The Countryside Alliance helped promote this amendment within Parliament, in concert with the British Association for Shooting and Conservation (BASC) and others. We also worked with peers and MPs to promote a series of amendments highlighting other deficiencies in the Bill, which also secured a Government pledge that "people from extremist organisations" would be excluded from the Committee.

The Animal Sentience Act remains an unnecessary law, but the amendment that the Government finally
accepted does give some protection to cultural and regional traditions and some safeguards against future manipulation. We will watch closely to ensure attention is paid to the interests of people, especially in rural communities, as well as those of animals.

Online Safety Bill promises protections from vile abuse

The Online Safety Bill has been carried over to the next session following a belated Second Reading. Our primary interest is in its potential to emerge as a potent weapon against online abuse. We have seen the damage caused to rural communities, and those who live and work there, from bullying and harassment by extreme animal rights activists – not least to their mental health.

This behaviour is already illegal and we want the Bill to ensure that what is illegal offline is no longer tolerated online. We have therefore launched a new survey of people’s experiences of online bullying, so that by sharing their experiences they can help us ensure this can be an effective response.

With rigorous enforcement this Bill should enhance the existing deterrence, but the best defence for those suffering harassment is for it not to happen in the first place, or at least that it be stopped at source. We look forward to continuing our contribution to the scrutiny of this Bill to help ensure this can be accomplished.

EFRA Committee reviewing rural mental health

In November the EFRA Select Committee announced an inquiry into the state of mental health in rural areas, opening with a call for evidence. The Countryside Alliance responded by launching our own survey of people’s experiences, which ran over Christmas and attracted over 700 responses, serving to underscore the issue’s severity.

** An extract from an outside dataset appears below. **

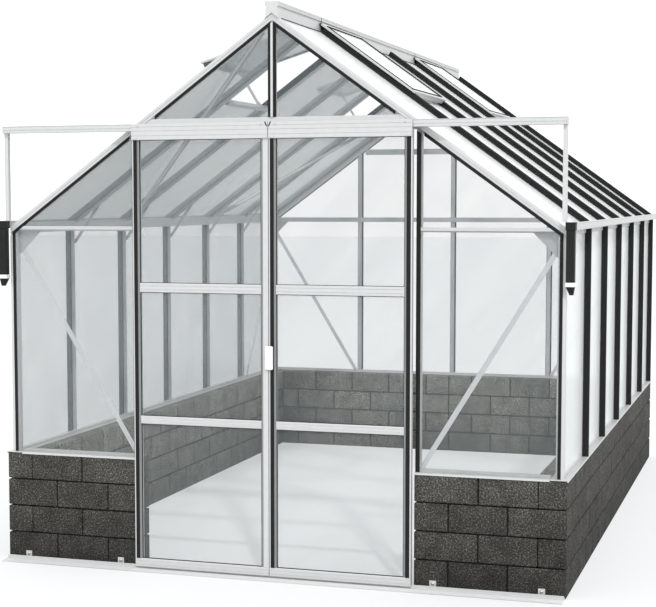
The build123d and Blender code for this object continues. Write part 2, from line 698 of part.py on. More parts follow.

These contributions helped us submit an extensive and detailed response. Areas that were especially highlighted included the provision, visibility and funding for services in areas of sparser population, and the damage to mental health caused by growing social pressures formed in ignorance of the rural way of life, propagated through media and exacerbated by ideologically motivated harassment. The inquiry is continuing.

Wait-and-see on Kept Animals Bill

Having failed to complete its parliamentary stages, the Kept Animals Bill has been carried over to the 2022-23 session. It is a good Bill that stands to make a real difference to animal welfare in this country, not least in its provisions to protect livestock from worrying by dogs with thoughtless and irresponsible owners.

It has, however, provoked a flurry of unrelated amendments from animal rights extremists that have little or nothing to do with the welfare of animals being kept by people. Most notably, we have seen a series of hastily-written amendments with no apparent aim beyond the desire to provoke a divisive debate on fox hunting – a subject MPs had the opportunity to discuss as recently as this Monday, 25 April – as well as targeting owners of all working dogs.

When the Kept Animals Bill returns for its Report Stage in the next session, the Countryside Alliance position will be clear: the Bill must not be hijacked. It must pass substantially as tabled, so that animals can reap the welfare enhancements it promises for generations to come.

Animals Abroad Bill

Envisaged as a set of new restrictions and prohibitions on the import of animal products such as hunting trophies, the Animals Abroad Bill has not been moved in this session and reports suggest that the Government may be thinking again in light of the available evidence.

The Countryside Alliance continues to support well thought-out restrictions on trade in products derived from endangered species, as we already have through the CITES process. Real progress in conservation is best achieved through sensitive multilateral negotiation that accounts for the local circumstances of countries endangered species inhabit, and the sources of reliable financing for conservation projects, not by crowd-pleasing unilateral bans that may actually be counter-productive for animal welfare.

For many years this had been the Government’s position too, and we continue to support it. If the lack of movement in the wrong direction signals that the Government has reasoned that it was right the first time, this would be welcome.

Parliamentary Shooting Club launched

The Countryside Alliance has organised a new Parliamentary Shooting Club to give MPs and their staff the opportunity to learn more about the shooting sector, and to experience it for themselves. We held an initial drinks reception and briefing in March and a clay shooting afternoon, to include parliamentary staff and Special Advisers, has been scheduled at the West London Shooting School in May.

If you or any of your staff would be interested in being kept informed about future club events, please contact our Shooting Campaign Manager, James Aris, at shooting@countryside-alliance.org.

Best wishes while Parliament is prorogued

We would like to wish the very best of luck to the rural realists across the country standing in the local elections on 5 May, and all readers a peaceful and contented break while Parliament is prorogued. In this historic Platinum Jubilee year, we look forward to briefing you on the Queen’s Speech and continuing our work to protect and promote our countryside and its communities.